- Episode no.: Season 4 Episode 4
- Directed by: Beth McCarthy-Miller
- Written by: Bill Wrubel
- Production code: 4ARG04
- Original air date: October 17, 2012

Episode chronology
| ← Previous "Snip" | Next → "Open House of Horrors" |
- Modern Family season 4

= The Butler's Escape =

"The Butler's Escape" is the fourth episode of the fourth season of the American sitcom Modern Family, and the series' 76th episode overall. It aired October 17, 2012. The episode was written by Bill Wrubel and directed by Beth McCarthy-Miller.

==Plot==
Phil (Ty Burrell) can not accept that Luke (Nolan Gould) wants to quit magic and he tries everything to change his mind about it but it does not seem to work. The real reason Phil does not like Luke's decision it is because that is the first time his son does not share the same interests with him and he is afraid he is losing him. At the end, he tells Luke that he can decide whatever he wants to do and he will support him.

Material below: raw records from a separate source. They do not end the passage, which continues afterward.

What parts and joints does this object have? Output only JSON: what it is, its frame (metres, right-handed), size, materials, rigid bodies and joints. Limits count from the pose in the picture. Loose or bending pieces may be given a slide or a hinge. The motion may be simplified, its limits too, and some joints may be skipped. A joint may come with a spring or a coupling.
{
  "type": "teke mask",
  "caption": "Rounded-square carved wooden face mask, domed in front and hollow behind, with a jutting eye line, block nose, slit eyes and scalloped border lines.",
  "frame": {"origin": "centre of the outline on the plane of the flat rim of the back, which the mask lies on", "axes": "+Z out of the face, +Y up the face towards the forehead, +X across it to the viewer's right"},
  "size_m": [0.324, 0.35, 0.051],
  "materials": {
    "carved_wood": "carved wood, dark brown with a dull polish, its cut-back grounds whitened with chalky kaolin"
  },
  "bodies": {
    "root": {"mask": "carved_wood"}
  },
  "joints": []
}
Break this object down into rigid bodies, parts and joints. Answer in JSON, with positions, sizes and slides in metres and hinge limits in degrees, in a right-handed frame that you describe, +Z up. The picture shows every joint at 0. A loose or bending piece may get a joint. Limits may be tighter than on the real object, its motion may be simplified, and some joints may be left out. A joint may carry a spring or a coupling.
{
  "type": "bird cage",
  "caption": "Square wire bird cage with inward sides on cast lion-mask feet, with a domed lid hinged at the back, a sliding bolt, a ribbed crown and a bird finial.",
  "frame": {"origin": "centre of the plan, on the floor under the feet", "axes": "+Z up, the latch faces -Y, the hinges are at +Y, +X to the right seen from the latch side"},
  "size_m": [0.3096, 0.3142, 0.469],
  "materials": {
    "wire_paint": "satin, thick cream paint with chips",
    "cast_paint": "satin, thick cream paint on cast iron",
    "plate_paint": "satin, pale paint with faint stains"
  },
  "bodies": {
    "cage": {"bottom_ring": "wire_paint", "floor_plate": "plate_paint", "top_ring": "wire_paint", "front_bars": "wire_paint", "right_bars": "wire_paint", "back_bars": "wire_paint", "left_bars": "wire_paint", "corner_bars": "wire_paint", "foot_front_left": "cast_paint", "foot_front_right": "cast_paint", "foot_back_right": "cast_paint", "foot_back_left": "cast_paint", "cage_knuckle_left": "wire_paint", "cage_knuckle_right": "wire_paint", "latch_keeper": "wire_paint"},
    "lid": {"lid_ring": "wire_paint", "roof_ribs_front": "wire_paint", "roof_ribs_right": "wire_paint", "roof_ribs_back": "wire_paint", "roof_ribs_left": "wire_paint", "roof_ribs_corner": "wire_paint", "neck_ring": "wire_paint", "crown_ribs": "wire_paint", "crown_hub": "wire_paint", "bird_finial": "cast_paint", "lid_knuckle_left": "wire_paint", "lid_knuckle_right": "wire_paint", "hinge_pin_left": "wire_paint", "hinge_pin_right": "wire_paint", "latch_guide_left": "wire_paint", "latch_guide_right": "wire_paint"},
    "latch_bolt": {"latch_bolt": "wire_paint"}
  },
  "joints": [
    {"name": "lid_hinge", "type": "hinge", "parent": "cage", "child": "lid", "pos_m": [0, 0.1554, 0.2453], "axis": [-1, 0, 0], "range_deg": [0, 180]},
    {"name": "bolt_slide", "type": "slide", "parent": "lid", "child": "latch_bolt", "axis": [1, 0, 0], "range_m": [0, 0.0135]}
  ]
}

In the absence of Haley (Sarah Hyland), Alex (Ariel Winter) takes on a high-handed role as the new big sister in the house. Claire (Julie Bowen) can not understand why her little daughter is acting like that the last few days and tries to figure out why and what is happening. Later she realizes that Alex's strange behavior is because she misses Haley.

Gloria's (Sofia Vergara) snoring keeps Jay (Ed O'Neill) and Manny (Rico Rodriguez) awake for days. They are both exhausted and try to find a way to get some sleep. Jay has a meeting in San Francisco and he takes the opportunity to sleep one night away from Gloria. The meeting ends up earlier than he thought, so he has to come back home. Instead of this, he goes to a hotel without telling Gloria that he is back. Gloria though finds out and she goes to the hotel thinking that Jay has an affair. Not having a choice, Jay tells Gloria the real reason he wants to sleep at the hotel.

Mitch (Jesse Tyler Ferguson) and Cam (Eric Stonestreet) struggle to deal with their reversed roles as Cam takes on his new job as a music teacher. Now that Cam is teaching again, Mitch has to do everything at the house, including taking care of Lily (Aubrey Anderson-Emmons). But he is not very successful, so he calls Claire to help him out. Meanwhile, the kids at school do not seem as excited as Cam is with teaching. Both Mitch and Cam seem to have a horrible day and they both agree that they just need time to adjust to the new reality.

==Reception==

===Ratings===
In its original American broadcast, "The Butler's Escape" was watched by 12.28 million; down 0.03 from the previous episode.

===Reviews===
"The Butler's escape" received mixed reviews.

Donna Bowman of The A.V. Club gave a B− grade to the episode saying: "This season is off to a strong start, even if this week’s episode represents more of a holding action or slight backtrack than a confident step forward."

Leigh Raines of TV Fanatic rated "The Butler's Escape" with a 4/5 stating that Claire was literally everywhere on that episode. "Claire was on fire in this episode! She was schooling Jay, fixing things for Mitchell and setting up her daughters for the mutual destruction that would ultimately restore balance in her household. Her obsession with Gloria's weight actually cracks me up. At least she realizes her stepmom is super hot."

Mathew from Polentical gave a good review to the episode saying that it was "a fun escapist ride".

Britt Hayes of Screen Crush also gave a good review to the episode. "The role-reversal with Cam and Mitch has been an ongoing thing for a few weeks now, and here’s hoping they keep it up because if there’s anything more delightful than Cam and Mitch, it’s Cam and Mitch trying to do things they aren’t comfortable with and giving their relationship more depth as they help each other and bond."

Dalene Rovenstine of Paste Magazine rated the episode with 6.8/10. "It wasn’t a bad episode, but it wasn’t great. [...] All in all, as stated before, it wasn’t terrible, but we’ve definitely seen this show much stronger."

Michael Adams of 411mania rated the episode with 6.5/10. "There was just nothing spectacular about it. It had funny dialogue and moments, and the heart warming moment at the end (this week's was Phil and Luke) but there was nothing that made it different from any other par episode."

Denise Chang of No White Noise rated the episode with 2.5/4 saying that the episode was not as exciting and as memorable as she wanted it to be. "The main idea behind the story line is pretty much the same and this week’s funny moments didn’t do enough for me to consider it a twist on the same old story line. [...] It’s only the fourth episode of the season and I definitely can’t wait to see the characters grow even more throughout."

Shayelizatrotter from The Comedy Critic gave a C+ grade to the episode saying that it didn't meet her expectations. "I would have to say that this episode was rather weak overall and needed storylines with more physical humor and comedic one-liners."

Zach Dionne of Vulture rated the episode with only 1/5 saying: "This episode contained barely any elements the show does well, and highlighted almost all its dull and ugly facets."